Your fantasy baseball drafts are serious business. It doesn’t matter if you’re playing high-stakes NFBC or a simple home league with you and, what your significant other casually refers to as “your idiot friends.” You may have invested money in an MLB Draft Guide or, due to budgetary restrictions, just spent countless hours researching players and draft strategies online on your own. Whatever the case may be, winning a fantasy baseball championship takes a massive amount of work and it’s a six-month long, daily grind. So, when it comes to your draft, you need to be well-rested, 100-percent present in the moment and ready for war. Any sort of deviation from the plan could spell disaster.

Unfortunately, this pandemic has wiped out the concept of an in-person draft. Those were the best. It wasn’t just the excitement of a live draft and the camaraderie found at the gathering – loads of fun, for sure. But, unless you were hosting the draft, you had to get your shit together before heading out.

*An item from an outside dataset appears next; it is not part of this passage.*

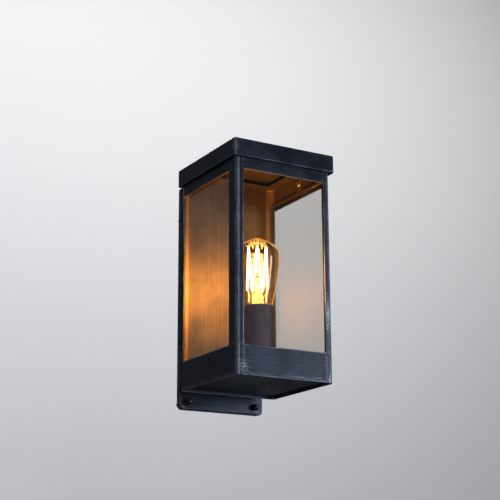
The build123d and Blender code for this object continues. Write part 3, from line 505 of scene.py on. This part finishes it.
def coil(start, end, radius, pitch, steps=7):
    """Points on a tight spiral between two spots."""
    along = end - start
    turns = along.length / pitch
    side = along.orthogonal().normalized()
    other = along.normalized().cross(side)
    count = max(2, int(turns * steps))
    points = []
    for i in range(count + 1):
        t = i / count
        turn = 2 * math.pi * turns * t
        points.append(start + along * t + radius * (math.cos(turn) * side + math.sin(turn) * other))
    return points


def bend_spot(step):
    """Where the filament turns: at the top and the bottom of the cage by turns."""
    return cage_spot(step, CAGE_R, CAGE_TOP if step % 2 == 0 else CAGE_LOW)


def hook_line(step):
    """A support wire: out of its button in a low arch, then round the filament's bend."""
    up = step % 2 == 0
    z0, z1 = (UPPER_BUTTON, CAGE_TOP) if up else (LOWER_BUTTON, CAGE_LOW)
    lift = 0.0030 if up else -0.0014
    reach = CAGE_R + 0.0002
    points = []
    for k in range(13):
        t = k / 12
        radius = BUTTON_R + (reach - BUTTON_R) * t
        height = z0 + (z1 - z0) * t ** 1.6 + lift * math.sin(math.pi * t)
        points.append(cage_spot(step, radius, height))
    side = -1 if up else 1
    for k in range(1, 9):
        turn = math.pi * k / 8
        height = z1 + side * HOOK_R * (1 - math.cos(turn))
        points.append(cage_spot(step, reach + HOOK_R * math.sin(turn), height))
    return points


strand_lines, bend_lines = [], []
for i in range(BENDS - 1):
    start, end = bend_spot(i), bend_spot(i + 1)
    inset = BEND_SHARE * (end - start)
    strand_lines.append(coil(start + inset, end - inset, COIL_R, COIL_PITCH))
for i in range(1, BENDS - 1):
    before, here, after = bend_spot(i - 1), bend_spot(i), bend_spot(i + 1)
    start, end = here + BEND_SHARE * (before - here), here + BEND_SHARE * (after - here)
    bend = []
    for k in range(9):
        t = k / 8
        bend.append((1 - t) ** 2 * start + 2 * t * (1 - t) * here + t ** 2 * end)
    bend_lines.append(bend)
strands = tube_along("filament_strands", strand_lines, STRAND_R, 5)
bends = tube_along("filament_bends", bend_lines, BEND_R, 6)
hooks = tube_along("filament_hooks", [hook_line(i) for i in range(BENDS)], HOOK_WIRE_R, 6)
strands.visible_shadow = False
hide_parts("bulb_filament")
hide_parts("bulb_supports")
wear(glow("HotWire", (1.0, 0.70, 0.30), 30.0), strands)
wear(glow("WarmWire", (1.0, 0.52, 0.14), 9.0), bends)
# painted glow: the support hooks are no lamp; their faint emission stands in for the filament's
# light on them
wear(glow("PaintedGlowHooks", (1.0, 0.42, 0.08), 1.1), hooks)


# ---- screw threads ------------------------------------------------------------------
THREAD_PITCH = 0.00362


def lathe_with_thread(name, axis_point, rows, body, sides=64):
    """A turned skin about Z through axis_point. rows: (radius, height, thread depth). The
    thread is a true helix."""
    verts, faces = [], []
    for radius, z, depth in rows:
        for k in range(sides):
            turn = 2 * math.pi * k / sides
            wave = depth * math.sin(2 * math.pi * z / THREAD_PITCH - turn)
            r = radius + wave
            verts.append((axis_point[0] + r * math.cos(turn),
                          axis_point[1] + r * math.sin(turn), z))
    for i in range(len(rows) - 1):
        for k in range(sides):
            a, b = i * sides + k, i * sides + (k + 1) % sides
            faces.append((a, b, b + sides, a + sides))
    return add_mesh(name, verts, faces, body)


def thread_rows(low, high, radius, depth, step=0.00030, fade=0.0016):
    """Rows of a threaded stretch. The thread fades in and out at its ends."""
    rows = []
    count = int((high - low) / step)
    for i in range(count + 1):
        z = low + (high - low) * i / count
        share = min(1.0, (z - low) / fade, (high - z) / fade)
        rows.append((radius, z, depth * share))
    return rows


CAP_R, CAP_THREAD_R, CAP_SHEET, CAP_END_R = 0.0132, 0.01290, 0.00045, 0.0095
cap_low, cap_high = (corner.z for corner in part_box("bulb_cap"))
outside = thread_rows(cap_low + 0.0012, cap_high - 0.0046, CAP_THREAD_R, 0.00028)
cap_rows = [
    (CAP_END_R, cap_low, 0), (0.0118, cap_low, 0), (0.0125, cap_low + 0.0005, 0),
    *outside,
    (CAP_R, cap_high - 0.0042, 0), (CAP_R, cap_high, 0),
    (CAP_R - CAP_SHEET, cap_high, 0), (CAP_R - CAP_SHEET, cap_high - 0.0040, 0),
    *((r - CAP_SHEET, z, d) for r, z, d in reversed(outside)),
    (CAP_END_R, cap_low + 0.0005, 0), (CAP_END_R, cap_low, 0),
]
cap = lathe_with_thread("cap_thread", (0, BULB_Y), cap_rows, "bulb")
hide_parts("bulb_cap")

SLEEVE_R, SLEEVE_BORE_R, SLEEVE_SHEET = 0.0145, 0.0139, 0.0006
sleeve_low, sleeve_high = (corner.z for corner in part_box("socket_sleeve"))
outside = thread_rows(sleeve_low + 0.0010, sleeve_high - 0.0010, SLEEVE_R, 0.00030)
sleeve_rows = [
    (SLEEVE_R, sleeve_low, 0),
    *outside,
    (SLEEVE_R, sleeve_high, 0), (SLEEVE_BORE_R, sleeve_high, 0),
    *((r - SLEEVE_SHEET, z, d) for r, z, d in reversed(outside)),
    (SLEEVE_BORE_R, sleeve_low, 0), (SLEEVE_R, sleeve_low, 0),
]
sleeve = lathe_with_thread("sleeve_thread", (0, BULB_Y), sleeve_rows, "base")
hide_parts("socket_sleeve")
wear(brass, cap, sleeve)


# ---- stage --------------------------------------------------------------------------
def matt(name, colour, mottle):
    """The stage's matt paint, with a faint large mottle."""
    s = Shade(name)
    cloud = s.noise(1.3, 3.0, 0.5)
    shade = s.mix(s.times(cloud, mottle), colour, tuple(0.88 * c for c in colour))
    return s.finish(s.surface(Base_Color=shade, Roughness=0.9))


def sheet_mesh(name, corners, material):
    """One flat sheet of the stage, which the glass and metal don't reflect."""
    mesh = bpy.data.meshes.new(name)
    mesh.from_pydata(corners, [], [(0, 1, 2, 3)])
    piece = bpy.data.objects.new(name, mesh)
    bpy.context.scene.collection.objects.link(piece)
    mesh.materials.append(material)
    piece.visible_diffuse = piece.visible_glossy = False


FLOOR_Z, BACKDROP_Y, HALF, BACKDROP_TOP = -1.6, 3.2, 9, 7
pale = matt("Studio", (0.66, 0.66, 0.665), 0.25)
sheet_mesh("studio_floor", [(-HALF, -HALF, FLOOR_Z), (HALF, -HALF, FLOOR_Z),
                            (HALF, HALF, FLOOR_Z), (-HALF, HALF, FLOOR_Z)], pale)
sheet_mesh("studio_backdrop", [(-HALF, BACKDROP_Y, FLOOR_Z), (HALF, BACKDROP_Y, FLOOR_Z),
                               (HALF, BACKDROP_Y, BACKDROP_TOP),
                               (-HALF, BACKDROP_Y, BACKDROP_TOP)], pale)


def area_light(name, place, target, size, power, colour):
    """A soft rectangular light that looks at its target."""
    data = bpy.data.lights.new(name, "AREA")
    data.shape = "RECTANGLE"
    data.size, data.size_y = size
    data.energy, data.color = power, colour
    lamp = bpy.data.objects.new(name, data)
    bpy.context.scene.collection.objects.link(lamp)
    lamp.location = place
    lamp.rotation_mode = "QUATERNION"
    lamp.rotation_quaternion = (Vector(target) - Vector(place)).to_track_quat("-Z", "Y")
    return lamp


CENTRE = (0.0, -0.11, 0.17)
area_light("key", (2.0, -1.8, 0.10), CENTRE, (0.9, 1.2), 38.0, (0.74, 0.86, 1.0))
area_light("corner_strip", (-0.95, -2.6, 0.5), CENTRE, (0.16, 1.6), 13.0, (0.80, 0.89, 1.0))
back_fill = area_light("back_fill", (0.8, 2.5, 1.6), CENTRE, (1.4, 1.0), 40.0, (0.90, 0.94, 1.0))
back_fill.visible_camera = back_fill.visible_transmission = False
area_light("wall_wash", (0.9, 0.9, 2.6), (0.9, 3.2, 0.9), (5.0, 1.2), 120.0, (1.0, 0.99, 0.98))

# the filament's light, in three parts from its foot to its top
BULB_POWER = 1.85
for share, height in ((0.34, 0.160), (0.38, 0.184), (0.28, 0.208)):
    bulb_light = bpy.data.lights.new("bulb_light", "POINT")
    bulb_light.energy = BULB_POWER * share
    bulb_light.color = (1.0, 0.575, 0.125)
    bulb_light.shadow_soft_size = 0.010
    lamp = bpy.data.objects.new("bulb_light", bulb_light)
    bpy.context.scene.collection.objects.link(lamp)
    lamp.location = (0.0, BULB_Y, height)
    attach(lamp, "bulb")

world = bpy.data.worlds.new("World")
bpy.context.scene.world = world
world.use_nodes = True
sky = world.node_tree.nodes["Background"].inputs
sky["Color"].default_value = (0.80, 0.86, 0.96, 1.0)
sky["Strength"].default_value = 0.125
bpy.context.scene.view_settings.view_transform = "Standard"

# ---- camera -------------------------------------------------------------------------
YAW, PITCH, ROLL = math.radians(30.338), math.radians(15.636), math.radians(-0.275)
LENS_MM = 94.838
EYE = (-0.94290, -1.70508, -0.30503)
forward = Vector((math.sin(YAW) * math.cos(PITCH), math.cos(YAW) * math.cos(PITCH),
                  math.sin(PITCH)))
level_right = Vector((math.cos(YAW), -math.sin(YAW), 0.0))
level_up = level_right.cross(forward)
right = math.cos(ROLL) * level_right + math.sin(ROLL) * level_up
up = -math.sin(ROLL) * level_right + math.cos(ROLL) * level_up
camera_data = bpy.data.cameras.new("camera")
camera_data.sensor_width = 36.0
camera_data.lens = LENS_MM
camera = bpy.data.objects.new("camera", camera_data)
bpy.context.scene.collection.objects.link(camera)
turn = Matrix((right, up, -forward)).transposed()
camera.matrix_world = Matrix.Translation(EYE) @ turn.to_4x4()
bpy.context.scene.camera = camera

You printed your rankings, charged your laptop, built spreadsheets, had extra pens and paper, grabbed a bite to eat, took a dump; whatever you needed to do before leaving your house, you took care of business. Those who didn’t were at a disadvantage and that showed by the end of the draft as your team looked amazing and theirs looked like that dump you left in the toilet.

Nowadays, everything has changed. With it all being done online, drafting from home sucks. Maybe you left your laptop at work and you have to use the family computer which is sitting right in the middle of your living room. That’s fine if no one is home, but your stupid kid is sitting there playing Call of Duty all afternoon and screaming obscenities into his headset. Or how about when you go to print your rankings and realize that you’re A. out of paper and B. after you run to Staples and pick up a pack, you come home to find out you’re also out of ink because your daughter printed out some ridiculous online drawing she liked? Makes you want to slam your head in a door a thousand times, doesn’t it?

Despite drafting from home, you have to treat it the same as any other draft you’ve done in years past. That means your pre-draft work is done at least an hour before your draft starts. You need a clear mind and body. You print those rankings out well ahead of time. You make sure you have a few extra pens, some scrap paper and all your research materials handy. If you need to eat, then do so beforehand. You don’t want to be dealing with food while sitting at your computer. That meatball parm sandwich can get messy and you certainly don’t want to have to run to the bathroom in the middle of the seventh round. Water, beer, cigarettes, weed, whatever you prefer to have at your draft, make sure it’s all right there for you so you don’t have to spend any time looking. Your focus is your draft, not “why can’t I find anything in this house when I need it?”

You also need to be comfortable. You need to secure a safe space. If that means locking yourself in the basement or the guest room, so be it. If you have to pick a fight with your wife so she stops talking to you for the next six hours, pick that fight. Yell at your kids for no reason, send them to their rooms, tell them to think about what they did wrong and you’ll be back to hear their answers after your draft. After they walk the damned dog, that is. You need to be left alone so you can concentrate on all aspects of the draft and a cacophony of whining and crying voices will only distract you from the task at hand.

Drafting from home can create a deluge of problems for you. Even if your family and friends mean well, they are only going to get in your way. Who wouldn’t love for someone to bring them a snack or a beer during their draft? But even those fifteen seconds you sacrifice to say thank you and answer the question “how’s your draft going?” could mean the difference between winning it all and humping a garbage, fourth-place finish.